I guess you try to figure out who exactly you are now that you have spent the last 18 plus years being “mom, Mom, MOM”. Finding a life outside of soccer, basketball, swimming lessons, singing lessons, band, youth theater productions, trips to friend’s houses, and tutoring is proving to be a bit elusive; much like trying to corral a cat who doesn’t want a flea bath. Not that I miss the endless driving, driving, driving interspersed with waiting, waiting, waiting one little bit.

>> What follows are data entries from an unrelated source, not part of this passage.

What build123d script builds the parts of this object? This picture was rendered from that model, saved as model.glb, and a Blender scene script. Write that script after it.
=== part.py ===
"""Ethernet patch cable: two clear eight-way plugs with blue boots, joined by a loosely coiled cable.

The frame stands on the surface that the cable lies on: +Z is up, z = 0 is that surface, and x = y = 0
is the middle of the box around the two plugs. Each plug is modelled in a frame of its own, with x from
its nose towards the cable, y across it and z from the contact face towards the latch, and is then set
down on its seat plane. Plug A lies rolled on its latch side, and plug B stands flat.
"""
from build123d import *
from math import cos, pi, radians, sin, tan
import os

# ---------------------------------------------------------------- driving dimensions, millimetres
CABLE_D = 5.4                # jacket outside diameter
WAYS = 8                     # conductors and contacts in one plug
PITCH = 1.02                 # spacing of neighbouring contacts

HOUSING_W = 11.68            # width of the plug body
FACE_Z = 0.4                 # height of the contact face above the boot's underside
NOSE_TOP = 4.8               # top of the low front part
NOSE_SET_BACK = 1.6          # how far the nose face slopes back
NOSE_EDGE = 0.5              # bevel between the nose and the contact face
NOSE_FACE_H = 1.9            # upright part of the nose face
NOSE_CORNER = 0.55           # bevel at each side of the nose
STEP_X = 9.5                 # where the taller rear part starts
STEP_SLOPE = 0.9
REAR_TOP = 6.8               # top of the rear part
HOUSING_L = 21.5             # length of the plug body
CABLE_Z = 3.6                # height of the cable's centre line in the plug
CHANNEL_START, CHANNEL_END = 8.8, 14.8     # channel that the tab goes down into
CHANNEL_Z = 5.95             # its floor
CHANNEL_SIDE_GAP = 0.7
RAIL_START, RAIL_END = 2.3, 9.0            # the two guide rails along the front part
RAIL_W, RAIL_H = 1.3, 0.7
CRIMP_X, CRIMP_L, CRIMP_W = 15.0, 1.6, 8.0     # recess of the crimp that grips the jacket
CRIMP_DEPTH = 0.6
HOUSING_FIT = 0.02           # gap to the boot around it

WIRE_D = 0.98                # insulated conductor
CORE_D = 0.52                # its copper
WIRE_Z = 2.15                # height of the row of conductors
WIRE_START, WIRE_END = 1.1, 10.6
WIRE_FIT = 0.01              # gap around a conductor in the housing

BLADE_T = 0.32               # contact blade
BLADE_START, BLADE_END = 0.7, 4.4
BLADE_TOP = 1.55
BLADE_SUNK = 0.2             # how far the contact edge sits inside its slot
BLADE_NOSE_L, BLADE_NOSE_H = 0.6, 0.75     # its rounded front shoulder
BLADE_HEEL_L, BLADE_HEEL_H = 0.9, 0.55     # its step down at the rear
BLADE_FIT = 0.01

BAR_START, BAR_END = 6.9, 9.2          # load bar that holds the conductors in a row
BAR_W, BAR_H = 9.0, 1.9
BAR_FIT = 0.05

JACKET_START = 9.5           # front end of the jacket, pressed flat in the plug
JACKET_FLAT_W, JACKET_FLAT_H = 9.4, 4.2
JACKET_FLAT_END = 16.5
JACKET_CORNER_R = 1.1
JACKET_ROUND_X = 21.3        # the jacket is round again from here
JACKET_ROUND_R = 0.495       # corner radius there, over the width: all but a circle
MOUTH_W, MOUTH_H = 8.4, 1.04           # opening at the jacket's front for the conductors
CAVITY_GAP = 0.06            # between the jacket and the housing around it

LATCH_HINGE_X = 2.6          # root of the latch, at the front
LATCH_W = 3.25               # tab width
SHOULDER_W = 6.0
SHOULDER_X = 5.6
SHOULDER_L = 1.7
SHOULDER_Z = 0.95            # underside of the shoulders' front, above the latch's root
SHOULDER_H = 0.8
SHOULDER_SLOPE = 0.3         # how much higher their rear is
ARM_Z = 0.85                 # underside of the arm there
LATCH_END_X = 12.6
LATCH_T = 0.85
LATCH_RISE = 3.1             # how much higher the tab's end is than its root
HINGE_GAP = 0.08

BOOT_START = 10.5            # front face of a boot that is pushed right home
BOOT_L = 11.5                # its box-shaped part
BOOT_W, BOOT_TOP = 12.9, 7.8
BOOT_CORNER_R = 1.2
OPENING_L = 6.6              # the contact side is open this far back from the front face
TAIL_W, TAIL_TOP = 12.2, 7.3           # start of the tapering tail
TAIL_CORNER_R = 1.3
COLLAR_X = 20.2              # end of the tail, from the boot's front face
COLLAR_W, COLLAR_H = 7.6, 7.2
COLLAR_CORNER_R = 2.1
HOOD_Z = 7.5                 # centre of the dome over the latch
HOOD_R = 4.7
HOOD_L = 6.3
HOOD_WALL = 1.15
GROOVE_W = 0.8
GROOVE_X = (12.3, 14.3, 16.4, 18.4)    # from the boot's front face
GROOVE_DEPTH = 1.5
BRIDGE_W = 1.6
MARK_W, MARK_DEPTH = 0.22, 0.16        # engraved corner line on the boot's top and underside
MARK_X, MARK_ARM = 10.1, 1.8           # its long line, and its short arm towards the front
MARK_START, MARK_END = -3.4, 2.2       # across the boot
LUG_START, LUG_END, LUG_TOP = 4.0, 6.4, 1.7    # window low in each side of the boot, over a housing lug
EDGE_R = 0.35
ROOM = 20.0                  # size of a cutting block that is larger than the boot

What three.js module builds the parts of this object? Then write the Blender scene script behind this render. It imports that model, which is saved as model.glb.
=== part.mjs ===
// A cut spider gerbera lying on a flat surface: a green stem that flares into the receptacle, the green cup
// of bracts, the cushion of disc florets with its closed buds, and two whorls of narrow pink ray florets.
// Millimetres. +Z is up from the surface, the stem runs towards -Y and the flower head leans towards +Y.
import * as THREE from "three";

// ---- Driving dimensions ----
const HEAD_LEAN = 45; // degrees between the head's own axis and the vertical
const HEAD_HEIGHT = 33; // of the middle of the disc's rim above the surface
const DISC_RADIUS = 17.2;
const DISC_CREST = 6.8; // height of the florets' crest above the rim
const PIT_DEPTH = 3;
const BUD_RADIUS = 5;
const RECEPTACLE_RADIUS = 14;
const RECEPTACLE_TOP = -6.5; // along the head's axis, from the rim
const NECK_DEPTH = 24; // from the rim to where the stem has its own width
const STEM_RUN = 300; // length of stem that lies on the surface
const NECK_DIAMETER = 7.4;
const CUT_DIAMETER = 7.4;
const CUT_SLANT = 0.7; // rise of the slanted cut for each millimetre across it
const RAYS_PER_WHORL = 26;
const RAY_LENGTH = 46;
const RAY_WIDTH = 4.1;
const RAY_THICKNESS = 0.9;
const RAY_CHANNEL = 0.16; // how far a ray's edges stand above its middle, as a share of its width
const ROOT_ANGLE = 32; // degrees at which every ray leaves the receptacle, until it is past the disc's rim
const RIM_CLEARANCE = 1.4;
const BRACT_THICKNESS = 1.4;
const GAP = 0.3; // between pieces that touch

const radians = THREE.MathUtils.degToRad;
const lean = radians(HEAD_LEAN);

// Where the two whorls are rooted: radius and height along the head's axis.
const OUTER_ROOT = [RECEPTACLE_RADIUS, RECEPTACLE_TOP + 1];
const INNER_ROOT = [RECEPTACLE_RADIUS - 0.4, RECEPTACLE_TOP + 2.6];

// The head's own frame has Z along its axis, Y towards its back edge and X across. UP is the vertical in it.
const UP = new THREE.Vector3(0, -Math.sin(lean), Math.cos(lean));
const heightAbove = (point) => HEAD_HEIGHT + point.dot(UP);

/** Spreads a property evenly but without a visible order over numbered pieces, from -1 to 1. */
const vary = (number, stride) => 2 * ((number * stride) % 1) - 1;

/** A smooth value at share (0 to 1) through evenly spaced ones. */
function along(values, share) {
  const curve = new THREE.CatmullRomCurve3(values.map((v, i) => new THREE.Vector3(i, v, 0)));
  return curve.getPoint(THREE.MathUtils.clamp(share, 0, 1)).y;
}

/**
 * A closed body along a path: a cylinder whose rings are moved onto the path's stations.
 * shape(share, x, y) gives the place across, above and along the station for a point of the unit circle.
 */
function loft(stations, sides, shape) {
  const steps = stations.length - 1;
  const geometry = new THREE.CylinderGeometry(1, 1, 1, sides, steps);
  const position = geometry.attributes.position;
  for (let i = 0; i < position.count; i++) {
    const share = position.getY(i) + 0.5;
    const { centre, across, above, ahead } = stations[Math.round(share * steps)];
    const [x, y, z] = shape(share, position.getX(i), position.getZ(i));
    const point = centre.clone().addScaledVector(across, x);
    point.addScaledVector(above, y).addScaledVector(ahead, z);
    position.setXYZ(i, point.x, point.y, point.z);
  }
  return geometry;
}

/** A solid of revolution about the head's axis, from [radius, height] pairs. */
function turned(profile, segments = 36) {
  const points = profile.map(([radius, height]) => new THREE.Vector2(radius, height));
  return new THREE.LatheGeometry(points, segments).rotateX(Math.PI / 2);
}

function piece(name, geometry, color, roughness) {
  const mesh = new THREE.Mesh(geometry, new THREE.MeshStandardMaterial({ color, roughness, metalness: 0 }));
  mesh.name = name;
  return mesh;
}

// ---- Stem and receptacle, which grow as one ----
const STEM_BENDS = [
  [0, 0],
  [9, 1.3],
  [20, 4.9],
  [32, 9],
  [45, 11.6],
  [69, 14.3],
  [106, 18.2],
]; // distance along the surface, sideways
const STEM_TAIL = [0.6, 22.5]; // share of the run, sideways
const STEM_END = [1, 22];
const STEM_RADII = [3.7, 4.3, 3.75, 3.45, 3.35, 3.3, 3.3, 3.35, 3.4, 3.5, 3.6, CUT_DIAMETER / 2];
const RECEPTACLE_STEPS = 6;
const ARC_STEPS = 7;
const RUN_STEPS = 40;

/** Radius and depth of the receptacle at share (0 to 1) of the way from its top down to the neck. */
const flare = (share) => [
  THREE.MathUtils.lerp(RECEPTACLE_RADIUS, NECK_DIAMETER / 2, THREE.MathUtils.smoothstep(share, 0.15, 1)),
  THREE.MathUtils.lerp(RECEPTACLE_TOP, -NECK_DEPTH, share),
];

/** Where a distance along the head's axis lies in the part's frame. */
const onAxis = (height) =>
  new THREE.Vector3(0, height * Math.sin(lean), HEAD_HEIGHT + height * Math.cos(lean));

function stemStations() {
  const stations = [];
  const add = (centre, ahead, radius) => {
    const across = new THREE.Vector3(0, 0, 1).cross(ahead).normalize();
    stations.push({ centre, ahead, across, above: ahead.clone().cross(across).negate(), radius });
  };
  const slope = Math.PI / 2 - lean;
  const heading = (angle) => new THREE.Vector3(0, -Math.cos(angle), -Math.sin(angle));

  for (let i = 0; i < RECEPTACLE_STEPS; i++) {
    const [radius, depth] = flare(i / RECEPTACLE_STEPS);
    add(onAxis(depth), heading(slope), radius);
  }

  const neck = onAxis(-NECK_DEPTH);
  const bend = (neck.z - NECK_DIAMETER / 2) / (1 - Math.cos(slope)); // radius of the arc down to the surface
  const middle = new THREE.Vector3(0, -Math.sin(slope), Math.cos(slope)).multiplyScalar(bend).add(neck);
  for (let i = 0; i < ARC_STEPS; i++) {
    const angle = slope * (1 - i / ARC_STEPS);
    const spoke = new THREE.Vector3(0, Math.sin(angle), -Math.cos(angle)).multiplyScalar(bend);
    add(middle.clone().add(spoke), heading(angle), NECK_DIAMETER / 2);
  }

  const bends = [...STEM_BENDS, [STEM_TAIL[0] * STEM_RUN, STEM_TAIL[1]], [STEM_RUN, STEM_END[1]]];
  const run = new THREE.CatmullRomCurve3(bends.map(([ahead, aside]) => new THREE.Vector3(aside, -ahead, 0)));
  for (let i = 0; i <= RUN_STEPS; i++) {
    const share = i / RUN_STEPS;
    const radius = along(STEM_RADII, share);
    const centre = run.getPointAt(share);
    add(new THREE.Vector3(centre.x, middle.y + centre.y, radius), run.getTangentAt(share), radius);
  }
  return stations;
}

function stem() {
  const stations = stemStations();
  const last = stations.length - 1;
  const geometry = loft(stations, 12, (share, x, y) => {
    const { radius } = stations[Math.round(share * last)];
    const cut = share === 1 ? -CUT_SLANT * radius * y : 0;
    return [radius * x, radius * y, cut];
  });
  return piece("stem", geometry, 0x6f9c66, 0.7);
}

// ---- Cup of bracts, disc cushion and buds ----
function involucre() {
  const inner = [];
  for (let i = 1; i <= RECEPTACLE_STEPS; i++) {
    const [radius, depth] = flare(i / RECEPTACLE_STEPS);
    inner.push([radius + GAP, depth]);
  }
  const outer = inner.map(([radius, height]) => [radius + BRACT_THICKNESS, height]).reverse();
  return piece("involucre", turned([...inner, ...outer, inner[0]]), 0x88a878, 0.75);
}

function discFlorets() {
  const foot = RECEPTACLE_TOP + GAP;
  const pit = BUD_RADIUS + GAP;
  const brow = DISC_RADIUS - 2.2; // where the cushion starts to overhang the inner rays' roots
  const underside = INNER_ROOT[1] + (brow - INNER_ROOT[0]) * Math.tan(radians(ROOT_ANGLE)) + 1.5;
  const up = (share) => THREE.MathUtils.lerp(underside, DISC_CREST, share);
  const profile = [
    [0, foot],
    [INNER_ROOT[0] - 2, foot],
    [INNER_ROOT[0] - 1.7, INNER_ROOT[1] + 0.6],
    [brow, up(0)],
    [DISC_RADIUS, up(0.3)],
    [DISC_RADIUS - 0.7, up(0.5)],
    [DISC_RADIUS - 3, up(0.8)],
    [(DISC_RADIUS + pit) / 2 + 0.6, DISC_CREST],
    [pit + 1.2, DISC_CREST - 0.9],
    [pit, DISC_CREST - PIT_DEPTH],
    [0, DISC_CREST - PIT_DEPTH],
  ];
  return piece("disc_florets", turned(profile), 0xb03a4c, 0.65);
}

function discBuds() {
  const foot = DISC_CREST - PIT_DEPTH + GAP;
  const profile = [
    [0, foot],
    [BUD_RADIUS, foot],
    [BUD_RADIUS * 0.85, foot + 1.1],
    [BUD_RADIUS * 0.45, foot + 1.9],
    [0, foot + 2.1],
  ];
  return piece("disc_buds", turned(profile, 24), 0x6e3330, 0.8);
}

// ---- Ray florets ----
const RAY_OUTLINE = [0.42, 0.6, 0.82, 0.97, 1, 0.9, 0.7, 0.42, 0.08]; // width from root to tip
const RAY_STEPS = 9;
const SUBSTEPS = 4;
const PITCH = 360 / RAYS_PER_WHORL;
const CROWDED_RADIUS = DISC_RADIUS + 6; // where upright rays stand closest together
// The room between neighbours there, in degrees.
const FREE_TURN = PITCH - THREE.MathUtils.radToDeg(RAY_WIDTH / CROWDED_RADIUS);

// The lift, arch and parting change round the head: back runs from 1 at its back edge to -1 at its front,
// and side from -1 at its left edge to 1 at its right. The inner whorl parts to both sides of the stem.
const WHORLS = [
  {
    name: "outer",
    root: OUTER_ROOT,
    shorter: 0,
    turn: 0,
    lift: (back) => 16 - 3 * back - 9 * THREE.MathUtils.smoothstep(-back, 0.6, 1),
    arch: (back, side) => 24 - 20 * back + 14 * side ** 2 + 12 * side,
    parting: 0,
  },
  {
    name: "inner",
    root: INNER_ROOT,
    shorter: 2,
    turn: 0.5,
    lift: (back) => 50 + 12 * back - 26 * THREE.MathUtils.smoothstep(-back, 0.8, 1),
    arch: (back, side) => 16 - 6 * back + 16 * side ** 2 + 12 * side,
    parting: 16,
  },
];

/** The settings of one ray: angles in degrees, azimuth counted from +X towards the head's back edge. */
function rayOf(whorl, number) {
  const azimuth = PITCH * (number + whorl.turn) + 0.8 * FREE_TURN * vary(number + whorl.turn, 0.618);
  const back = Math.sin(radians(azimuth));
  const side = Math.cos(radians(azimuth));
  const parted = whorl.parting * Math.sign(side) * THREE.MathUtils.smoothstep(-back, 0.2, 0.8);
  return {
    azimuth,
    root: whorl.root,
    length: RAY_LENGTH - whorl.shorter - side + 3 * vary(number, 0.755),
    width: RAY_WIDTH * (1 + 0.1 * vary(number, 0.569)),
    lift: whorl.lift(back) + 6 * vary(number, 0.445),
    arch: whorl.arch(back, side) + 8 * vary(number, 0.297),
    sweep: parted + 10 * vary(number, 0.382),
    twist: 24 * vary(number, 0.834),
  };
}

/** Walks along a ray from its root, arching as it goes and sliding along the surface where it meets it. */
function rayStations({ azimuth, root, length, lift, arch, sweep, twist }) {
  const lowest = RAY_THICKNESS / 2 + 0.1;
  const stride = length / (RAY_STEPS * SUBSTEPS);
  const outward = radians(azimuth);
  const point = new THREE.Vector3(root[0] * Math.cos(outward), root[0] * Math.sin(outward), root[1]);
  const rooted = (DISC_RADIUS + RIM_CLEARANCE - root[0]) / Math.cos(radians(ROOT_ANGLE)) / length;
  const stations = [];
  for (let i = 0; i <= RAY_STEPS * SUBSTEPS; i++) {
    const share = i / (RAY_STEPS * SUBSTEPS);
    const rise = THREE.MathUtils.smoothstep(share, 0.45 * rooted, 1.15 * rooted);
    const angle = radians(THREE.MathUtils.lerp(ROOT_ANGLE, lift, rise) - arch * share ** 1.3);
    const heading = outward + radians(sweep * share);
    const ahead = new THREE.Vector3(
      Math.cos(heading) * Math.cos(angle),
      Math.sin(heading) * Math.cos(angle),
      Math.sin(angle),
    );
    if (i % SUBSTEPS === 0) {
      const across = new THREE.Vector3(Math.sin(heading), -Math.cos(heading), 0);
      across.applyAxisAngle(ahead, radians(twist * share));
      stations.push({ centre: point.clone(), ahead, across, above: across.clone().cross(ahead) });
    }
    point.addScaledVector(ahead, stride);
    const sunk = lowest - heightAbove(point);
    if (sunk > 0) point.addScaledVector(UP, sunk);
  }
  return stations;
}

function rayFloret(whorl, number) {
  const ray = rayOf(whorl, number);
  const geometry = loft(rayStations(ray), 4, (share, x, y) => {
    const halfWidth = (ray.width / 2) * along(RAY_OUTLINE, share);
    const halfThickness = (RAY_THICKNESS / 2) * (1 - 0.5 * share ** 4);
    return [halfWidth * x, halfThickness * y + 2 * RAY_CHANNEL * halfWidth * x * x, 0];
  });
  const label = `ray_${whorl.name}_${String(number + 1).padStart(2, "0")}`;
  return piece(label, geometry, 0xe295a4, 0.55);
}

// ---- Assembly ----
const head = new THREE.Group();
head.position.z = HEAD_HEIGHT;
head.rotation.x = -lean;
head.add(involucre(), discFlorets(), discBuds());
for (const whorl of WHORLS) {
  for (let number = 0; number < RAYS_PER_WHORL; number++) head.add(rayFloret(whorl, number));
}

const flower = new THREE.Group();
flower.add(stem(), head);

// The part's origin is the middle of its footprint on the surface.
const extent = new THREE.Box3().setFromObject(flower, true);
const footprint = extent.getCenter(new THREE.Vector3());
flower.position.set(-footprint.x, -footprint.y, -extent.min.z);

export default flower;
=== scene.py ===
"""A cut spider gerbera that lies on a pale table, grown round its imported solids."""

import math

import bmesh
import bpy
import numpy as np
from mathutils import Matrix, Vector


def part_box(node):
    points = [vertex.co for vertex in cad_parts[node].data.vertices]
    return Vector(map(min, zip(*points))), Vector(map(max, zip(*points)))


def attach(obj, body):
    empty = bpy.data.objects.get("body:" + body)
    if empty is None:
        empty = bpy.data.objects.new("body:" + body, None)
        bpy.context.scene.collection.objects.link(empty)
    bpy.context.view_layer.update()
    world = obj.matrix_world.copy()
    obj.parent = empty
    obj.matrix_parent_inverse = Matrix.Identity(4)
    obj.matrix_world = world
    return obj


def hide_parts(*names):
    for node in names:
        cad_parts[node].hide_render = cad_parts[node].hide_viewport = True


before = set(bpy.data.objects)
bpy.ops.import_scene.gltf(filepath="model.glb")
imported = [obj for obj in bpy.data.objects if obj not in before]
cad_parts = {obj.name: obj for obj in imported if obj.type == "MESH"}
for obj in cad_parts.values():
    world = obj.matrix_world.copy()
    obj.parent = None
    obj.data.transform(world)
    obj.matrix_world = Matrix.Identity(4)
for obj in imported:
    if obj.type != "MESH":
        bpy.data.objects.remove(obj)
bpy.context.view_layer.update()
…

In the “pre-Mom” time, my life used to revolve around theater, endless theater; production after production. Or music. Then came “Stubble”. I can count the times that I have picked up my guitar in the last 18 years on the fingers of one hand. Do I really want to try to get the calluses back? I don’t know. For the last decades many things “me” have been on hold. And at the time, I didn’t miss me. I was too busy trying to get Stubble to adulthood relatively unscathed and reasonably enriched. I waved goodbye as career gently drifted away, replaced by job because it made more sense at the time.
I have certainly made some positive changes. I have joined a Fitness Center and lost much weight and gained much stamina, but filling in all of the time with something that I find fulfilling is proving more difficult. I love baking, but friends and neighbors have said, “Enough, already”. I have started dancing again, but that takes up a few hours a week and I really am finding that I have no desire to do theater again. Life without theater? How does one survive it? Very easily, actually. I am very surprised at this, but I am past the age of moving from chorus to chorus again even if I get my dancing skills back. And when it comes right down to it, do I really want to devote weeks and weeks to rehearsals followed by weeks and weeks of performances? Yes, performing is a real thrill, but it requires a huge commitment of time to the exclusion of all else.
I love writing. I can do it in my own time and on my own terms. So here we are: Reclaiming Chris. One post at a time.